Il letterato Michail Prezent, confidente e factotum – forse ”controllore” – di Dem’jan Bednyj («Dem’jan il Povero», lumpen-pseudonimo di un notissimo quanto mediocre e servile poeta), gli telefona: «Ma è vero?». «Sì» risponde il Povero con residenza al Cremlino. «Prima c’erano tre poeti. Adesso sono rimasto solo io». Nel ’25 si è impiccato Sergej Esenin. «Ve ne siete andato, / come si dice, / all’altro mondo. / Vuoto. / Volate, / fendendo le stelle» aveva scritto Majakovskij. E poi anche lui ha spiccato il volo... La concorrenza si elimina da sé…

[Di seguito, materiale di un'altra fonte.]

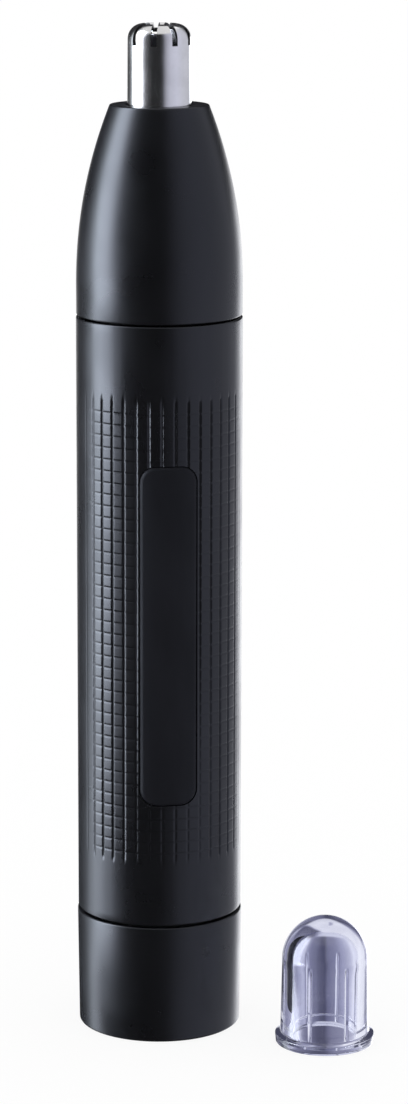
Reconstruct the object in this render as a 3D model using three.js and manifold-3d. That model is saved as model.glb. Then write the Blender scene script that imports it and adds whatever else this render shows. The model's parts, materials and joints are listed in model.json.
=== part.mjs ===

Ore 11.00. «In seguito alle disposizioni» di qualcuno, un uomo di cui ignoriamo il nome entra nella stanza di Majakovskij. Più tardi, su un foglio di carta con il marchio «Tipografia dell’Aoms» (il Reparto amministrativo del Consiglio moscovita, sciolto agli inizi del ’30: rilasciava visti per l’estero, lottava contro la speculazione, vigilava sull’operato dei Vigili del fuoco, ecc.), scriverà un «Rapporto»: «Sono arrivato alle 11.00 sul luogo dei fatti. Ho trovato Kurmelev del trentanovesimo Comando, poi sono arrivati Ovčinnikov della Polizia criminale, Agranov, assistente del capo del Reparto operativo dell’Ogpu e vicecapo della Sezione segreta dell’Ogpu, Gendin, capo della settima Sezione controspionaggio, e il capo del Reparto operativo Rybkin».